J’ai longtemps été réticent envers Guy
Debord. Je voyais en lui un esthète qui jouait au révolutionnaire et parlait
avec emphase des ouvriers sans les connaître. Ses films me semblaient ridicules
tout comme son fameux slogan « ne travaillez jamais ». Son alcoolisme était une
de ces faiblesses que je pardonne difficilement.
Pourtant la vigueur de certaines de ses
phrases m’intriguait.
L’excellent volume publié par Gallimard dans
la collection Quarto, vraie réussite éditoriale, permet de faire le tour du
personnage. Il apparaît alors beaucoup plus intéressant que je ne l'avais
pensé : profond, extrêmement sérieux et, pour tout dire, très sympathique.
Debord est un authentique révolté : il
n’admet pas la façon dont on traite les êtres humains dans notre société. C'est
pourquoi il se sent proche des ouvriers alors qu’il aurait eu du mal, sans
doute, à soutenir une conversation avec beaucoup d’entre eux :
dans l’ouvrier, il voit l’homme aliéné, séparé de sa propre humanité par
les conditions matérielles et psychiques de son existence. Une révolte analogue
me rend proche des détenus en chacun
desquels je vois l’être humain livré à l’arbitraire.

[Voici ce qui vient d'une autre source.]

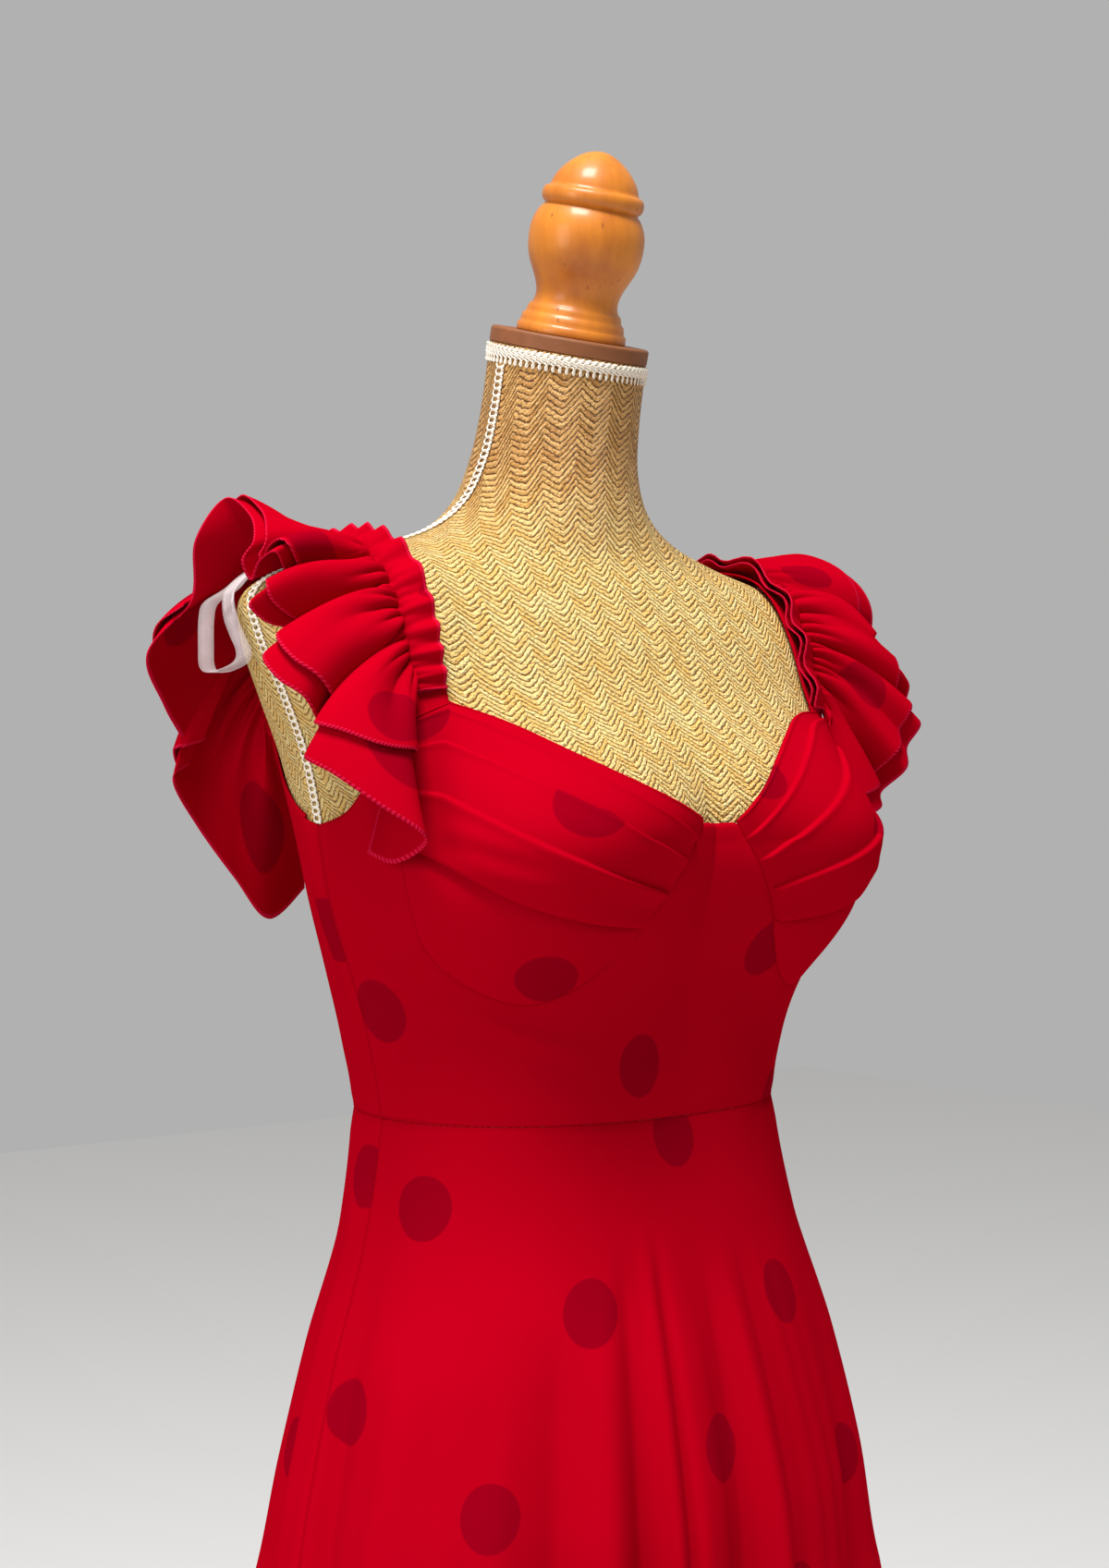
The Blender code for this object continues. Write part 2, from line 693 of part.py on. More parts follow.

On peut, on doit juger en effet une société
à la façon dont elle traite les gens sans défense : au-delà de l’individu,
sait-elle respecter l’être humain qui réside en chacun ?
* *
On a comparé le style de Debord à celui du
cardinal de Retz, sans doute parce qu’ils s’intéressaient tous deux
passionnément à la politique. Mais si l’on considère le style et lui seul, si
l’on fait abstraction des thèmes comme des idées, on classera plutôt Debord près
des bons auteurs français du XVIIIe siècle - Crébillon fils,
Choderlos de Laclos, Chamfort.
La phrase de Debord, organisée avec un
bonheur surprenant, rayonne en effet de sens grâce à l’art consommé dans le
choix des termes et l’agencement de la syntaxe. Il fait mouche, avec la sobre
agilité de l’escrimeur, dans ses textes théoriques (Commentaires sur la
société du spectacle) et polémiques (Considérations sur l’assassinat de
Gérard Lebovici).
* *
Dans les deux textes que je viens de citer
apparaît un grand esprit qui domine son époque par l’exactitude de sa pensée. Ce
révolutionnaire, ce révolté, est profondément élitiste – mais d’un élitisme qui,
appliqué exclusivement à soi-même, soumet sa propre personne, ses propres idées,
à un tri d’une extrême rigueur.
Cette exigence développe chez lui un
discernement très fin – et ici on pense à Nietzsche. Il crie, il proclame
son mépris envers le relâchement, la complaisance, la bassesse, la médiocrité ;
il détecte, démonte et dénonce les manœuvres trop habiles des médias et des
politiques, les falsifications de la culture et de l’éducation, les illusions
dont on nourrit l’adolescence, les mensonges hypocrites qui masquent
l'oppression.
Il n’a pas toujours raison : ainsi il a cru
que les statues de soldats trouvées en Chine étaient des faux. Il
arrive aussi que son écriture s’embrouille pour former ce que les typographes
appellent un mastic, un paragraphe dont on ne peut que tenter de deviner
le sens. Mais ces faiblesses, d’ailleurs très rares, nous le rendent encore plus
proche : Debord n’était pas seulement une machine à penser et un grand écrivain, c’était un être humain faillible comme vous et moi.
* *
Ses textes ont eu beaucoup de succès auprès des
intellectuels de gauche dans les années 70 et 80 puis le balancier de la mode
s’en est écarté. Cette excellente édition devrait aider à le faire revenir
définitivement vers Debord.
Il mérite en effet mieux que la mode. Ses
textes sont faits pour durer, pour servir longtemps d’exemple. Son analyse de la
société du spectacle est aujourd’hui plus pertinente encore qu’en 1967 et 1988 -
et son exigence intellectuelle, morale, esthétique, indique une voie féconde à
ceux qui, comme lui, veulent être intransigeants envers eux-mêmes.